Beginning in autumn 1898, Paolo Troubetzkoy, who had arrived from Italy, became her second instruction in sculpture class. Troubetzkoy “quickly, like a comet, streaked across the horizon of Russian art and Moscow artistic life.” He was not a teacher in the typical mold. No one remains who could call themselves a pupil of Troubetzkoy, but an entire generation of Russian sculptors fell under the magic spell of the artist’s work and was able to convey the changing character of nature in their fluid and amorphous painterly compositions. Alisa Brusketti and Alexander Matveev were the maestro’s favorite students. Only they could rightly consider themselves to be Troubetzkoy’s students. From him, they inherited techniques for developing the surface of a form and they remembered the motto “keep the touch of the hand in the clay intact.” The young sculptors’ abilities were assessed immediately. Savva Mamontov, the owner of the once famous Abramtsevo, invited Matveev and later Brusketti to work in his ceramic workshop. It was located in Moscow beyond the Butyrskaya Gate and bore the name “Abramtsevo.” After a scandalous court case, Mamontov lived in seclusion at the workshop, at which many famous artists worked, including Brusketti, who sculpted small, utilitarian things, always distinguished by their subtlety and elegance.

In 1904, Brusketti left for Tver. In this provincial city, she taught drawing at the women’s Commercial Institute. The artist worked with interest. On her initiative, in 1909, the First Tver Artistic and Industrial Exhibition was organized. But that same year, Brusketti moved to St. Petersburg, deciding to improve as a sculptor. She started visiting the ceramic workshop of the Society for the Encouragement of the Arts. This workshop gravitated mainly toward small forms. Here, ceramics was viewed as another, little-used material for sculpture. Brusketti stayed at the workshop of the Society until 1914, receiving all the possible first prizes for her work in porcelain, majolica, and ceramic. In 1915, Eugene Lanceray, who was in charge of the Imperial Porcelain Factory, invited Alisa Brusketti to make sculptural reliefs for vases from his own sketches. For a time, the artist did this work, which seemed to her, an independent artist, to be work worthy of a mere apprentice. But then she left the factory, completely disillusioned. Complicated financial circumstances led Alisa, who by then was already Dmitry Mitrokhin’s wife, to leave her husband and move to Pskov. Here, at the Pskov School of Art and Industry, founded at the expense of Nikolai Van der Fliet, she resumed her teaching career.

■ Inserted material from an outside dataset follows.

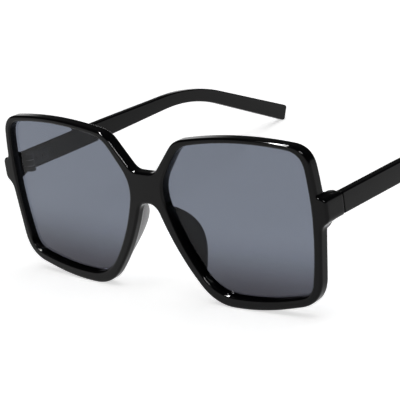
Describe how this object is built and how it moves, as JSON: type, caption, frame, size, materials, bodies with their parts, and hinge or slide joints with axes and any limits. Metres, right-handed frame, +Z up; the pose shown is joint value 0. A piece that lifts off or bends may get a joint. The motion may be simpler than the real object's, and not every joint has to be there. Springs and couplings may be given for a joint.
{
  "type": "sunglasses",
  "caption": "Large square black plastic sunglasses with grey gradient lenses, nose pads and slim temples that fold on screw hinges.",
  "frame": {"origin": "on the table under the middle of the whole object, with the temples open", "axes": "+X towards the wearer's left temple, +Y from the front back along the temples, +Z up; z = 0 is the plane that the rims and the temple tips stand on"},
  "size_m": [0.1492, 0.1616, 0.0596],
  "materials": {
    "frame_plastic": "polished black plastic",
    "temple_plastic": "polished black plastic",
    "pad_plastic": "polished black plastic",
    "lens_tint": "grey tint, darker towards the bottom edge",
    "hinge_metal": "dark plated",
    "screw_metal": "bright",
    "washer_nylon": "matt",
    "wire_steel": "drawn"
  },
  "bodies": {
    "front": {"frame_front": "frame_plastic", "lens_left": "lens_tint", "lens_right": "lens_tint", "nose_pad_left": "pad_plastic", "nose_pad_right": "pad_plastic", "front_hinge_leaf_left": "hinge_metal", "front_hinge_leaf_right": "hinge_metal", "front_leaf_screws_left": "screw_metal", "front_leaf_screws_right": "screw_metal", "hinge_washers_left": "washer_nylon", "hinge_washers_right": "washer_nylon", "pivot_screw_left": "screw_metal", "pivot_screw_right": "screw_metal"},
    "temple_left": {"temple_left": "temple_plastic", "core_wire_left": "wire_steel", "temple_hinge_leaf_left": "hinge_metal", "temple_leaf_screws_left": "screw_metal"},
    "temple_right": {"temple_right": "temple_plastic", "core_wire_right": "wire_steel", "temple_hinge_leaf_right": "hinge_metal", "temple_leaf_screws_right": "screw_metal"}
  },
  "joints": [
    {"name": "temple_left_fold", "type": "hinge", "parent": "front", "child": "temple_left", "pos_m": [0.0696, -0.06632, 0.03697], "axis": [0, 0.0593, 0.9982], "range_deg": [0, 90]},
    {"name": "temple_right_fold", "type": "hinge", "parent": "front", "child": "temple_right", "pos_m": [-0.0696, -0.06632, 0.03697], "axis": [0, -0.0593, -0.9982], "range_deg": [0, 84]}
  ]
}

At the school, opened in 1913, to which many interesting specialists and teachers had been invited, such as Nikolai Root, the great ceramics expert, Brusketti-Mitrokhina taught courses on composition and molding. According to her pupils’ recollections, her main demands were independence, the undesirability of copying, and a creative approach to understanding and solving problems. 1918 found Alisa Brusketti in German-occupied Pskov. Dmitry Mitrokhin at the time was in his native Yeysk. They managed to meet again only in Petrograd, where their new apartment became the home of the “Community of Artists.” The first post-revolutionary years were cold and hungry, but the artistic life of Petrograd was active like never before. Mitrokhin frequently and successfully worked in book illustration, and Brusketti once again worked at the porcelain factory, the artistic section of which was led by Lanceray as before. The artist created a series of figures of characters of the time, the most famous of which became Bourgeois Woman Selling Things. True, this is the only one the factory accepted for production. Brusketti did not have a good relationship with the factory. She was criticized because the revolution did not give her anything new in terms of content or form; they pointed to the agitational porcelain of Chekonin and Shekatikhina and Natalia Danko’s figurines as examples. After quitting the factory, Brusketti worked exclusively at home, sculpting for herself without the possibility of firing her figurines due to the lack of a kiln. She frequently helped her husband and worked at an orphanage for a time, doing decorative work, and at home, as before, she painted porcelain, selecting the empty corners of the Petrograd side, where she lived, as her motifs. Her paints were muted. Her favorite colors were brown, red, and green. In the late 1930s, Brusketti again began working on small-scale works. She created two series: Ballerinas and Sportswomen.

Many years had passed since she had created her first series, Peoples of Russia. Like her peers, at the beginning of the century, she was interested in lubok and drawn to ethnography and Russian folklore in sculpture. The Ballerina series was the embodiment of her love for the theater—a passion that affected everyone who was ever involved with the Abramstevo circle, with the World of Art, to whose second generation Dmitry Miktrokhin belonged. Brusketti’s ballet suite, delighting in the beauty of the human body and its artistic expressiveness, was called an “iconography of Russian ballet.” The artists’ subjects were ballerinas of the imperial stage and soloists from Diaghilev’s famous ballet company, which had conquered Europe in the teens. In each figurine, one can sense the characteristics of the model: gesture, line, and movement help to reveal completely the uniqueness of the “Egyptian dancer” Tamara Karsavina, and the artistry of Vera Fokina and Susanna Poiret. Brusketti tried to find new possibilities in the art of ceramics; she tried to create a portrait painting in the genre of painted majolica. The artist was interested in antiquity; she sculpted maenads and dancers, searched for inspiration in ancient sculpture of Tanagra from which to make copies, in Italian majolica, Eastern ceramics, Russian lubok, and folk toys. But she had many artistic plans that she was unable to realize. Remaining in the besieged city with her husband, who served as a volunteer in the national militia, she did not survive the difficult first winter of the Blockade.